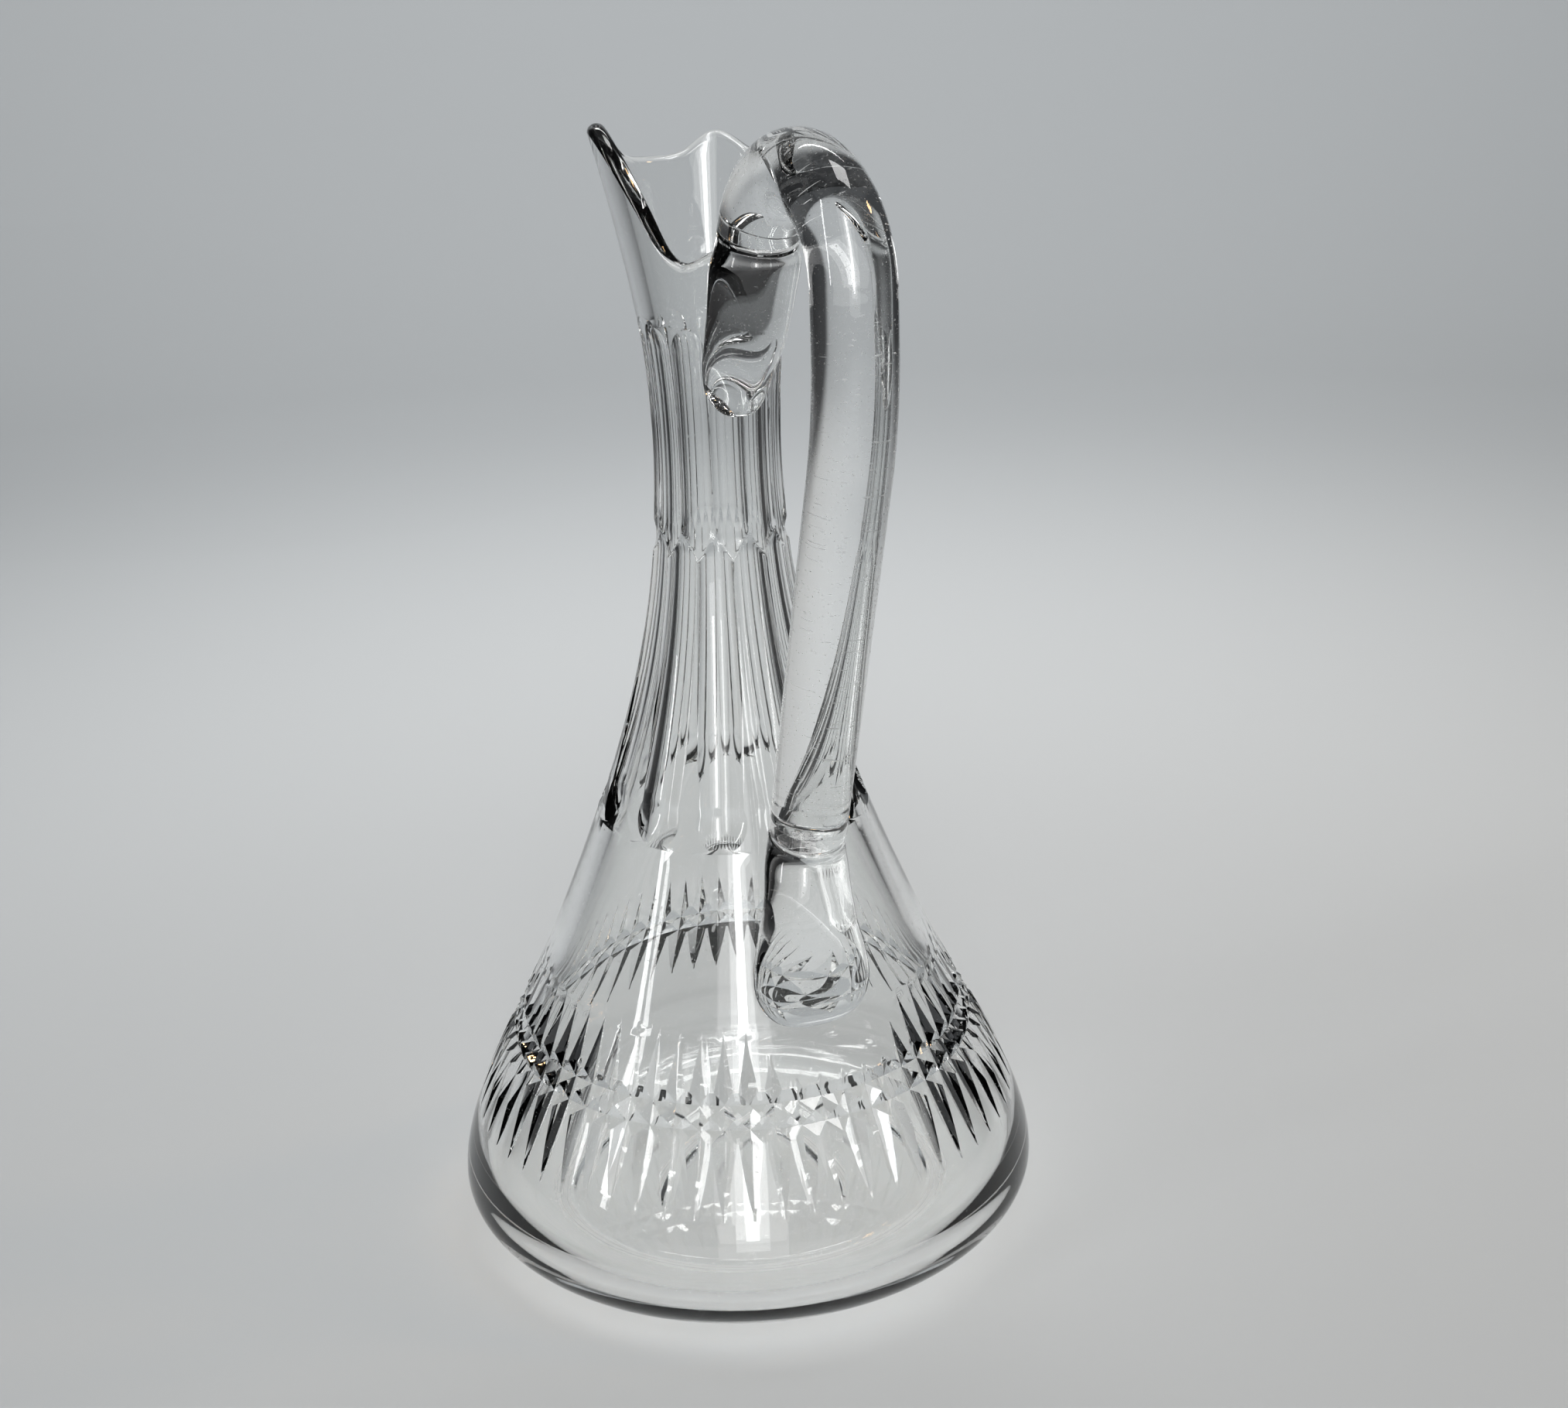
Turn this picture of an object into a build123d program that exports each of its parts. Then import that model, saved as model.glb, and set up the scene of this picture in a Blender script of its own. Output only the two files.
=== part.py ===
"""Cut-crystal handled carafe: one blown and cut body with an applied glass handle in three gathers.

All sizes are in millimetres. The origin is the centre of the ground base, +Z is up, and the
handle stands on +X. The body is a clear ogee bowl drawn into a long neck with a lobed lip.
"""

from build123d import *
import math
import os

# Body, outside meridian
WIDEST_RADIUS = 75.0
WIDEST_HEIGHT = 15.0
BASE_RADIUS = 52.0
CONE_RADIUS = 49.8
CONE_HEIGHT = 75.0
CONE_LEAN = 0.44
WAIST_RADIUS = 15.5
WAIST_HEIGHT = 205.0
MOUTH_RADIUS = 27.1
MOUTH_HEIGHT = 282.0
MOUTH_LEAN = 0.25
SHOULDER_REACH = 15.0
CONE_REACH_DOWN = 13.0
CONE_REACH_UP = 60.0
WAIST_REACH_DOWN = 35.5
WAIST_REACH_UP = 17.7
MOUTH_REACH = 45.0

# Body, inside
BOWL_WALL = 6.0
NECK_WALL = 4.0
LIP_WALL = 4.4
FLOOR_THICKNESS = 10.0
FLOOR_RADIUS = 46.0
HEEL_HEIGHT = 30.0
HEEL_LEAN = 0.31
HEEL_REACH_OUT = 12.0
HEEL_REACH_DOWN = 10.0
HEEL_REACH_UP = 12.0

# Lobed lip: height of the edge at each angle round the mouth, counted from the handle
LIP_EDGE = [
    (0.0, 256.5), (25.0, 255.0), (46.0, 254.5), (68.0, 261.0), (95.0, 273.0), (122.0, 272.0),
    (149.0, 276.5), (170.0, 272.0), (191.0, 271.5), (215.0, 273.0), (235.0, 278.0), (254.0, 281.5),
    (272.0, 277.0), (290.0, 265.5), (303.0, 255.5), (316.0, 251.5), (335.0, 253.5),
]
LIP_CROWN = 1.7
LIP_SECTIONS = 36
LIP_TRIM_INNER = 5.0
LIP_TRIM_OUTER = 37.0
LIP_TRIM_RISE = 60.0

# Two tiers of hollow flutes round the neck, set half a pitch apart
FLUTE_COUNT = 12
FLUTE_HOLLOW_RADIUS = 12.0
UPPER_FLUTE_STATIONS = [(187.0, 1.2), (207.0, 1.3), (229.5, 1.1)]
LOWER_FLUTE_STATIONS = [(123.0, 1.7), (152.0, 1.9), (182.5, 1.35)]

# Mitre band round the bowl: upright double-pointed cuts crossed by two ring cuts
MITRE_COUNT = 60
MITRE_DEPTH = 1.9
MITRE_LOWER_TIP = 33.8
MITRE_UPPER_TIP = 73.6
LOWER_RING_HEIGHT = 53.1
UPPER_RING_HEIGHT = 58.4
RING_DEPTH = 1.9
MITRE_SHORT_TIP = 63.0
MITRE_MIDDLE_TIP = 68.6
MITRE_CLEARANCE = 3.0

# Applied handle
ROD_DIAMETER = 18.6
SEAL_RADIUS = 41.6
SEAL_HEIGHT = 119.5
LOOP_RADIUS = 71.4
LOOP_BEND_HEIGHT = 241.0
LOOP_BEND_RADIUS = 114.0
ARCH_HEIGHT = 251.0
ARCH_RADIUS = 22.7
ARCH_ANGLE = 160.0
OVAL_POINTS = 12
WELD_GAP = 0.1
LAP_BOTTOM = 205.0
LAP_TOP = 257.6
LAP_STATIONS = 14

# Lower pad, (height, half width of the weld, half width, thickness off the body)
FOOT_SECTIONS = [
    (110.0, 3.0, 10.6, 16.0),
    (104.0, 3.5, 11.2, 14.6),
    (96.0, 4.5, 13.0, 11.6),
    (88.0, 9.0, 14.9, 8.4),
    (82.5, 11.0, 15.2, 6.6),
    (78.0, 11.4, 13.6, 4.6),
    (75.2, 9.4, 10.8, 2.8),
]
FOOT_DRIFT = -3.0
FOOT_DRIFT_HEIGHT = 96.0

# Upper tail, (height, half width of the weld, half width, thickness off the body)
TAIL_SECTIONS = [
    (250.0, 7.0, 10.6, 15.0),
    (242.0, 7.0, 10.1, 12.6),
    (236.0, 7.0, 9.6, 10.9),
    (228.0, 6.6, 8.8, 7.8),
    (221.5, 5.2, 6.9, 5.0),
    (217.5, 3.2, 4.4, 3.2),
    (215.6, 1.4, 2.2, 1.6),
]


def meridian():
    """Outside line of the blank from the widest point up to the mouth, as three Bezier edges."""
    bowl = Bezier(
        (WIDEST_RADIUS, WIDEST_HEIGHT),
        (WIDEST_RADIUS, WIDEST_HEIGHT + SHOULDER_REACH),
        (CONE_RADIUS + CONE_LEAN * CONE_REACH_DOWN, CONE_HEIGHT - CONE_REACH_DOWN),
        (CONE_RADIUS, CONE_HEIGHT),
    )
    neck = Bezier(
        (CONE_RADIUS, CONE_HEIGHT),
        (CONE_RADIUS - CONE_LEAN * CONE_REACH_UP, CONE_HEIGHT + CONE_REACH_UP),
        (WAIST_RADIUS, WAIST_HEIGHT - WAIST_REACH_DOWN),
        (WAIST_RADIUS, WAIST_HEIGHT),
    )
    flare = Bezier(
        (WAIST_RADIUS, WAIST_HEIGHT),
        (WAIST_RADIUS, WAIST_HEIGHT + WAIST_REACH_UP),
        (MOUTH_RADIUS - MOUTH_LEAN * MOUTH_REACH, MOUTH_HEIGHT - MOUTH_REACH),
        (MOUTH_RADIUS, MOUTH_HEIGHT),
    )
    return [bowl, neck, flare]


def blank_radius(height):
    """Outside radius of the blank at a height, read off the meridian."""
    for edge in meridian():
        low = edge.position_at(0).Y
        high = edge.position_at(1).Y
        if low <= height <= high:
            near, far = 0.0, 1.0
            for _ in range(40):
                middle = (near + far) / 2
                if edge.position_at(middle).Y < height:
                    near = middle
                else:
                    far = middle
            return edge.position_at(near).X
    return MOUTH_RADIUS + MOUTH_LEAN * (height - MOUTH_HEIGHT)


def turned(edges):
    """Solid of revolution about Z from a closed outline drawn as (radius, height)."""
    return revolve(Plane.XZ * make_face(edges), axis=Axis.Z)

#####

YOUR OBJECTIVE:
Wherever "import" shows up in a line, copy that line.

SOLVED EXERCISE:
Turn this picture of an object into a build123d program that exports each of its parts. Then import that model, saved as model.glb, and set up the scene of this picture in a Blender script of its own. Output only the two files.
from build123d import *
import math
import os